With the Great Depression and the launching of the New Deal, many UHT leaders advocated abandoning electoral loyalty
to the SP or the united Communist Party,
USA and shifting electoral support to the Democrats. They helped
thousands abandon old loyalties to become among the Democrats staunchest, if
most radical, supporters.
To facilitate this shift, in 1934
the UHT joined with other unions and Jewish organizations to create the new Jewish Labor Committee, which
largely focused on raising money for Democrats and lobbying for pro-labor and
worker safety reforms on the state and local level. The UHT remained, however, a separate organization
and reported membership 250,000 in its affiliates at its 50th Anniversary in
1938.
Shortly after the Second World War top UHT members and
organizers for the ILGWU came under twin investigations for ties to the
Communist Party and labor racketeering.
At the same time, technological changes and competition from foreign
producers was slashing jobs in the New York garment industry. Second and third generation Jews, elevated to
middle class income levels by the
very success of the labor movement and highly educated, largely refused to
follow their parents into the garment factories and were eventually replaced
with new immigrants. Then the factories
themselves began to disappear, first to non-union states in the South and then overseas.
In the second half of the 20th
Century in addition to divisions on sectarian grounds, Zionism and support of Israel
has been controversial. The Left
generally opposed Zionism as a form of nationalism, but after the Holocaust some became ardent supporters
of the Jewish state.
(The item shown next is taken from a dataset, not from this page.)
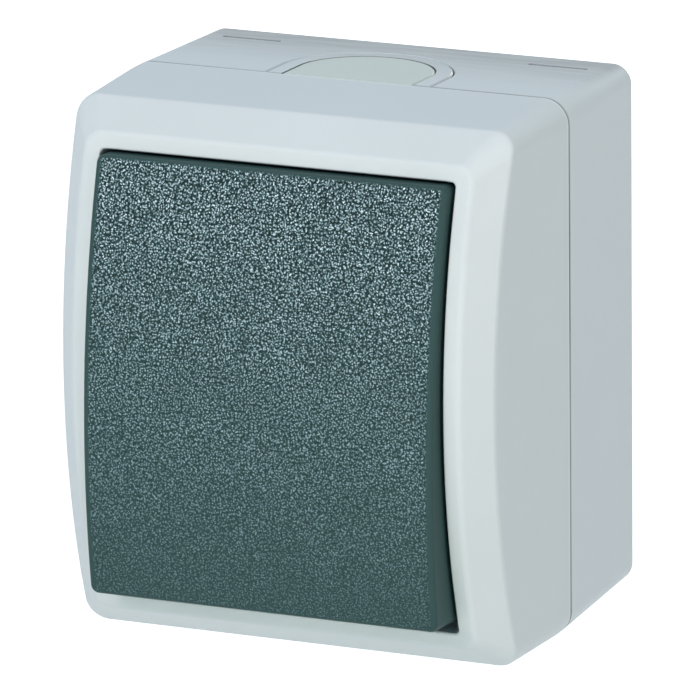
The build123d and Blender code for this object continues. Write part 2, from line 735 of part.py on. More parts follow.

The controversy has
never really gone away.
By the 1990’s the UHT gave up
independent status and became the New York State affiliate of the Jewish Labor
Committee that it once founded. Although
it maintains New York offices, holds meetings, and issues occasional press
releases on labor or political issues, the largely elderly leadership of the
UHT cannot even maintain a web page of its own.